===== Data section

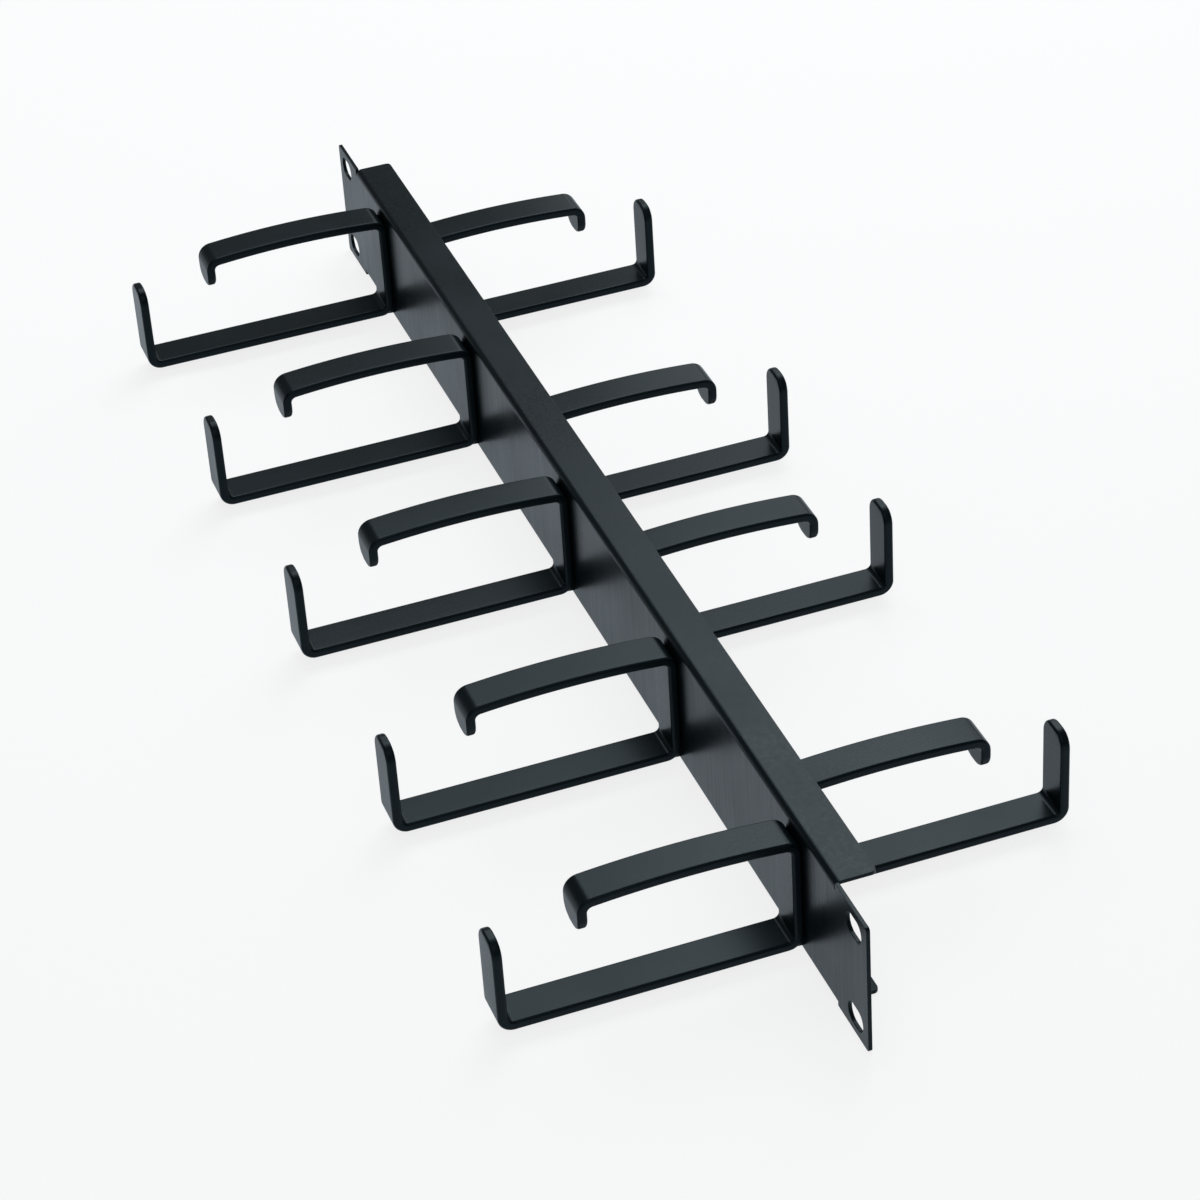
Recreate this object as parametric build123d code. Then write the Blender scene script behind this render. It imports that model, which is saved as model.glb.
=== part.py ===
from build123d import *
import os

# Horizontal cable manager for a 19-inch rack, one rack unit high. All lengths are in millimetres.
# X runs along the panel and Z is up. The plane Y = 0 is the back of the ears, which seats on the
# rack's rails, so the front of the panel faces -Y and the inside of the rack lies towards +Y.
# The origin is the middle of the four rack slots, on that plane.

# Folded sheet panel
panel_length = 482.6
panel_height = 43.66
sheet = 1.2
ear_width = 21.6
flange_depth = 12.7
panel_bend_inside = 0.9
ear_corner_radius = 1.0
flange_corner_radius = 1.6
relief_width = 0.4
relief_margin = 0.15

# Rack slots: the middle of each lies this far from the ear's end and from its nearer long edge
slot_to_ear_end = 8.75
slot_to_long_edge = 5.955
slot_width = 7.0
slot_length = 10.3

# Flat bar that every ring is bent from
bar_width = 12.7
bar_thickness = 3.0
bar_bend_inside = 1.8
bar_edge_break = 0.55
bar_end_flat = 2.7

# Ring: reaches are measured from the sheet's face that the ring stands on
ring_to_long_edge = 2.78
lower_arm_reach = 91.0
upturned_end_height = 31.0
upper_arm_reach = 66.0
downturned_tip_straight = 1.7
upper_arm_rise = 1.5

# Weld bead in the groove behind the lower root bend: its face slopes from the sheet up into the bar
weld_toe = 0.45
weld_sink = 0.5
weld_end_margin = 1.0

# Rings along the panel: the outer ones are placed from the flanges' ends
front_ring_count = 5
front_ring_margin = 29.2
rear_ring_margin = 50.4
rear_ring_middle_offset = 43.0

# Worked out from the sizes above
half_height = panel_height / 2
half_sheet = sheet / 2
front_face = -sheet
flange_length = panel_length - 2 * ear_width
panel_bend_outside = panel_bend_inside + sheet
ring_height = panel_height - 2 * ring_to_long_edge
half_bar = bar_thickness / 2
bar_bend_outside = bar_bend_inside + bar_thickness
bar_end_radius = (bar_width - bar_end_flat) / 2
downturned_tip_height = bar_bend_outside + downturned_tip_straight + bar_end_radius
front_ring_span = flange_length - 2 * front_ring_margin
front_ring_places = [
    front_ring_span * (index / (front_ring_count - 1) - 1 / 2) for index in range(front_ring_count)
]
rear_ring_outer_offset = flange_length / 2 - rear_ring_margin
rear_ring_places = [
    -rear_ring_outer_offset,
    -rear_ring_middle_offset,
    rear_ring_middle_offset,
    rear_ring_outer_offset,
]


def bent_strip(middle_line, bend_inside, thickness):
    """Return the section of a strip that is bent along the line through the middle of its thickness."""
    line = Wire(middle_line)
    bent_line = line.fillet_2d(bend_inside + thickness / 2, line.vertices()[1:-1])
    return trace(bent_line, thickness)


def make_panel():
    """Return the one-piece panel: a flat web with two ears and a flange folded back on each long edge."""
    web = front_face + half_sheet
    flange = half_height - half_sheet
    flange_tip = front_face + flange_depth
    fold_line = Polyline((flange_tip, flange), (web, flange), (web, -flange), (flange_tip, -flange))
    section = bent_strip(fold_line.edges(), panel_bend_inside, sheet)
    channel = extrude(Plane.YZ * section, amount=flange_length / 2, both=True)
    flange_corners = channel.edges().filter_by(Axis.Z).group_by(Axis.Y)[-1]
    channel = fillet(flange_corners, flange_corner_radius)

    # The flat sheet stops short of the bends, and a narrow relief parts each ear from the flanges
    plate = RectangleRounded(panel_length, panel_height, ear_corner_radius)
    slot_columns = panel_length - 2 * slot_to_ear_end
    slot_rows = panel_height - 2 * slot_to_long_edge
    slots = GridLocations(slot_columns, slot_rows, 2, 2) * SlotOverall(slot_length, slot_width)
    relief_depth = panel_bend_outside + relief_margin
    bend_bands = GridLocations(0, panel_height, 1, 2) * Rectangle(
        flange_length + 2 * relief_width, 2 * relief_depth
    )
    flat = Plane.XZ * (plate - slots - bend_bands)
    return channel + extrude(flat, amount=sheet)


def make_weld():
    """Return the bead that fills the groove between the sheet and a ring's lower root bend."""
    toe = -ring_height / 2 - weld_toe
    sunk_edge = weld_sink - ring_height / 2
    bend_end = bar_bend_outside - ring_height / 2
    section = Polygon(
        (0, toe), (-bar_bend_outside, sunk_edge), (-half_bar, bend_end), (0, bend_end), align=None
    )
    return extrude(Plane.YZ * section, amount=bar_width / 2 - weld_end_margin, both=True)


def make_ring():
    """Return one ring standing on the plane Y = 0 and reaching towards -Y, centred on X = 0."""
    foot = -half_bar
    tip = half_bar - upper_arm_reach
    upright = half_bar - lower_arm_reach
    arm = ring_height / 2 - half_bar
    root = (foot, arm)
    tip_corner = (tip, arm)
    tip_end = (tip, ring_height / 2 - downturned_tip_height)
    upper_arm_crown = ((foot + tip) / 2, arm + upper_arm_rise)
    lower_arm = Polyline(
        root,
        (foot, -arm),
        (upright, -arm),
        (upright, upturned_end_height - ring_height / 2),
    )
    middle_line = [
        Line(tip_end, tip_corner),
        ThreePointArc(tip_corner, upper_arm_crown, root),
        *lower_arm.edges(),
    ]
    section = bent_strip(middle_line, bar_bend_inside, bar_thickness)
    ring = extrude(Plane.YZ * section, amount=bar_width / 2, both=True)

    # Both ends of the bar are rounded off across its width
    end_corners = ring.edges().filter_by(Axis.Y).sort_by(SortBy.LENGTH)[:4]
    ring = fillet(end_corners, bar_end_radius)

    # The outer side's edges are broken: from the underside the break runs on round bends and ends
    underside = ring.faces().sort_by(Axis.Z)[0]
    return chamfer(underside.edges().filter_by(Axis.Y), bar_edge_break) + make_weld()


def make_parts():
    """Return every piece in its place, by name."""
    ring = make_ring()
    parts = {"channel_panel": make_panel()}
    for number, place in enumerate(front_ring_places, start=1):
        parts[f"front_ring_{number}"] = Pos(place, front_face, 0) * ring
    for number, place in enumerate(rear_ring_places, start=1):
        parts[f"rear_ring_{number}"] = Pos(place, 0, 0) * Rot(0, 0, 180) * ring
    return parts


if __name__ == "__main__":
    os.makedirs("parts", exist_ok=True)
    for name, solid in make_parts().items():
        export_step(solid, f"parts/{name}.step")
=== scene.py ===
"""Looks of a double-sided horizontal cable manager, all of it black powder-coated steel.

Sizes are millimetres in the classes below and metres in the meshes. X runs along the panel, the inside
of the rack lies towards +Y, and Z is up.
"""

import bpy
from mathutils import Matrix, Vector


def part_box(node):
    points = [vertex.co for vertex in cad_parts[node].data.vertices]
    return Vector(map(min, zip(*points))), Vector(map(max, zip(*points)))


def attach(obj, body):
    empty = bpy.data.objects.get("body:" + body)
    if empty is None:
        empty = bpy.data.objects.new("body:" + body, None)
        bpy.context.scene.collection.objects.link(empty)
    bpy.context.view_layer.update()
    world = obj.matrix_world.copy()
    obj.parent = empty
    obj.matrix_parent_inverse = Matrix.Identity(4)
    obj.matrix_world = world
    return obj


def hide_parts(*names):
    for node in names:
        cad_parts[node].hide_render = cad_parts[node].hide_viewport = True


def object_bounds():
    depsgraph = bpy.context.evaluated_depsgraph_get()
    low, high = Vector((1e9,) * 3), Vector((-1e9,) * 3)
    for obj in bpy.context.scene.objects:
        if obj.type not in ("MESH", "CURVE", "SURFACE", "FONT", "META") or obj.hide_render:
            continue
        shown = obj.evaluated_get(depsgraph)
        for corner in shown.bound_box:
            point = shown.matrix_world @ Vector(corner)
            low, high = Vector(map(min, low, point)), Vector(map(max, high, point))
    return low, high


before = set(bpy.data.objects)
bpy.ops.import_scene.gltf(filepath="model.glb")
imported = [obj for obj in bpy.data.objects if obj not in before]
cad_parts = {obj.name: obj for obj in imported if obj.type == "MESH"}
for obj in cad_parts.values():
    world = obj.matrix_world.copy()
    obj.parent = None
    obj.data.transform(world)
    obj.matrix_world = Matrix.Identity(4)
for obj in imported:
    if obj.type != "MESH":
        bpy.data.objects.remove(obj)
CAD_BOX = [[float(value) for value in corner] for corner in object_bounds()]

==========

• **Problem description**: Where a line holds "that", copy it out.

• **Exercise answer**:
Recreate this object as parametric build123d code. Then write the Blender scene script behind this render. It imports that model, which is saved as model.glb.
# The origin is the middle of the four rack slots, on that plane.
# Flat bar that every ring is bent from
# Ring: reaches are measured from the sheet's face that the ring stands on
    """Return the section of a strip that is bent along the line through the middle of its thickness."""
    """Return the bead that fills the groove between the sheet and a ring's lower root bend."""